Heading back from feeding the cows yesterday morning, I found myself musing. Why do I enjoy this so much? Why is it so satisfying, day after day? Why do I find no particular relief in having a couple days off from the duty, as I did last weekend when I went up to Maine leaving my husband and son with the barnyard chores? Why do I never accept my father’s offer to take a turn with cow-feeding, a job he did on his own here for more than two decades before I offered to take it on a couple of years ago?
It’s hard for me to explain why this job is so satisfying. Unlike dogs waiting to be fed, the cows don’t greet me with ecstatic displays of welcome; they just swing their big heads around to watch me enter the barnyard. Our dog jumps irrepressibly with excitement when we offer her the simplest gesture of affection; the cows and bulls, on the other hand, seem almost patronizing as they submit to a scratch between the ears when I walk amongst them, but they certainly don’t seek out my attention. They just wait stolidly for their bales of hay to be tossed down from the loft or pulled out from the back of the barn, and then they wander eventually over to the water trough to see that I’ve topped it off for them.
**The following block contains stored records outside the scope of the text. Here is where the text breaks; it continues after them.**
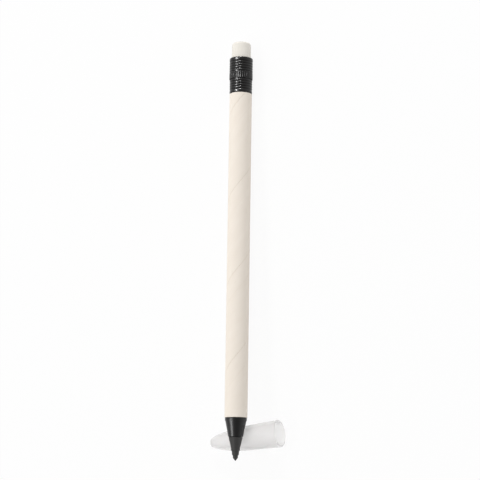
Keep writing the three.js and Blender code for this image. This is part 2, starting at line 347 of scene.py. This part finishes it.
spigot_end, ferrule_end = reach("ferrule", writing_point, pencil_axis)
barrel_front, barrel_back = reach("outer_paper_ply", writing_point, pencil_axis)
collar_front = barrel_back + SEAT
group_height = RIM_HEIGHT + RING_COUNT * RING_PITCH
reeds_front = collar_front + group_height
reeds_back = ferrule_end - group_height
ring_spans = [(0, RIM_HEIGHT - GROOVE_WIDTH)] + [
    (RIM_HEIGHT + ring * RING_PITCH, RIM_HEIGHT + (ring + 1) * RING_PITCH - GROOVE_WIDTH)
    for ring in range(RING_COUNT)
]


def rings(diameter, spans):
    """Rings between their start and end heights, with flat crests, round shoulders and V grooves between."""
    foot = diameter / 2 - RING_DEPTH + GROOVE_FALL
    points = []
    for start, end in spans:
        if points:
            points.append((foot - GROOVE_FALL, (points[-1][1] + start) / 2))
        for step in range(RING_STEPS + 1):
            turn = pi * step / RING_STEPS
            swell = max(sin(turn), 0) ** CREST_FLATNESS
            height = start + (end - start) * (1 - cos(turn)) / 2
            points.append((foot + (RING_DEPTH - GROOVE_FALL) * swell, height))
    return points


socket_floor = eraser_front - SEAT
collar = turned(
    "ferrule_collar",
    [
        (0, socket_floor - SOCKET_FLOOR_THICKNESS),
        (FERRULE_SPIGOT_BORE / 2, socket_floor - SOCKET_FLOOR_THICKNESS),
        (FERRULE_SPIGOT_BORE / 2, spigot_end),
        (FERRULE_SPIGOT_DIAMETER / 2 - SPIGOT_EDGE, spigot_end),
        (FERRULE_SPIGOT_DIAMETER / 2, spigot_end + SPIGOT_EDGE),
        (FERRULE_SPIGOT_DIAMETER / 2, collar_front),
    ]
    + rings(LOWER_RING_DIAMETER, [(collar_front + start, collar_front + end) for start, end in ring_spans])
    + rings(RING_DIAMETER, [(ferrule_end - end, ferrule_end - start) for start, end in ring_spans[::-1]])
    + arc(SOCKET_DIAMETER / 2 + SOCKET_LIP, ferrule_end - SOCKET_LIP, SOCKET_LIP, 90, 180)
    + [(SOCKET_DIAMETER / 2, socket_floor), (0, socket_floor)],
    pencil_place,
    facets=COLLAR_FACETS,
)

shape = bmesh.new()
half_pitch = pi * RING_DIAMETER / 2 / REED_COUNT
bmesh.ops.create_cone(
    shape,
    cap_ends=True,
    segments=REED_SIDES,
    radius1=half_pitch,
    radius2=half_pitch,
    depth=reeds_back - reeds_front,
)
ends = [edge for edge in shape.edges if abs(edge.verts[0].co.z - edge.verts[1].co.z) < SEAT]
bmesh.ops.bevel(
    shape,
    geom=ends,
    offset=REED_DEPTH,
    offset_type="OFFSET",
    affect="EDGES",
    segments=3,
    profile=0.5,
    material=-1,
)
bmesh.ops.scale(shape, vec=(REED_DEPTH / half_pitch, 1, 1), verts=shape.verts)
middle = (reeds_front + reeds_back) / 2
bmesh.ops.translate(shape, vec=(RING_DIAMETER / 2 - REED_DEPTH, 0, middle), verts=shape.verts)
bmesh.ops.spin(
    shape,
    geom=shape.verts[:] + shape.edges[:] + shape.faces[:],
    cent=(0, 0, 0),
    axis=(0, 0, 1),
    angle=2 * pi * (REED_COUNT - 1) / REED_COUNT,
    steps=REED_COUNT - 1,
    use_duplicate=True,
)
bmesh.ops.recalc_face_normals(shape, faces=shape.faces)
reeds = settled("ferrule_reeds", shape, pencil_place)


def black_plastic(name, wave_scale, haze_scale, ripple_strength, roughness, haze_depth, ior):
    """Moulded black plastic: slightly wavy, and glossy with a faint haze."""
    finish, shade = new_finish(name)
    position = shade.node("TexCoord", output="Object")
    waviness = shade.node(
        "TexNoise", inputs={"Vector": position, "Scale": wave_scale, "Detail": 2, "Roughness": 0.5}
    )
    haze = shade.node(
        "TexNoise", inputs={"Vector": position, "Scale": haze_scale, "Detail": 3, "Roughness": 0.65}
    )
    ripple = shade.node(
        "Bump", inputs={"Strength": ripple_strength, "Distance": 0.02 * MM, "Height": waviness}
    )
    surface = shade.node(
        "BsdfPrincipled",
        inputs={
            "Base Color": BLACK_COLOUR,
            "Roughness": roughness + haze * haze_depth,
            "IOR": ior,
            "Normal": ripple,
        },
    )
    shade.node("OutputMaterial", inputs={"Surface": surface})
    return finish


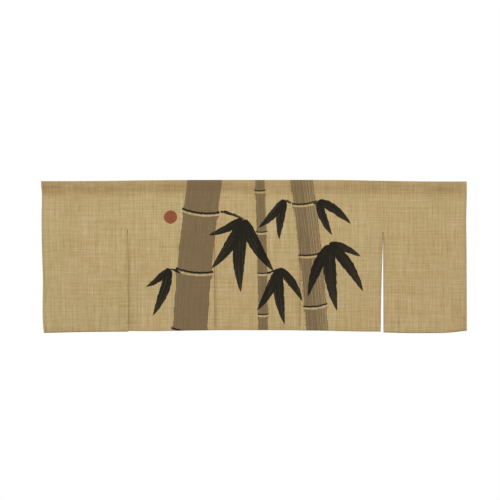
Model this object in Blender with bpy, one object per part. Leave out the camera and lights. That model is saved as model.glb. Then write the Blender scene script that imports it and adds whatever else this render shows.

But leaving the barnyard always gives me a sense of accomplishment different from anything else I do during the day. Not a bigger sense of accomplishment, necessarily, but in some ways a more unequivocal one. And I suppose that’s because the job is physically demanding but also easy. I haul a few bales, turn some valves on the pump, take off my gloves to manipulate the chain closure to the gate, reach and stretch my arms and legs to climb up and down the hayloft ladder; but really it’s all easy. Very little can go wrong; it’s unlikely that on any given day I’ll find any of these simple processes impossible to execute.
So perhaps the satisfaction comes from that combination: knowing I’ve worked hard physically, but also knowing it’s more or less a sure thing that I’ll complete my task in the course of fifteen or twenty minutes. And when I’m done, I’ve filled that most primal of needs: provided food and water to fill an animal’s stomach. What could be easier, and yet what could feel more critical at the time it’s being executed?
Curious about how something so routine could continue to be pleasing, day after day, I resorted to the question I often pose to myself these days: WWHDTS, or What Would Henry David Thoreau Say? In his journal from 1841, I found this quote: “Routine is a ground to stand on, a wall to retreat to; we cannot draw on our boots without bracing ourselves against it.”
Is feeding the cows every morning the routine against which I brace myself as I draw on my boots to advance through the rest of the day? I like that image, the idea that the sturdy everyday-ness of this task fortifies me for whatever follows. Perhaps that’s the answer: I’m fortifying myself as I fortify the cows: them with hay and water; me with the routine of caring for them. Maybe they don’t show the overt enthusiasm of dogs at my arrival, but I know they wait for me every morning, and I know their day becomes better when I appear. And it might be that that’s enough.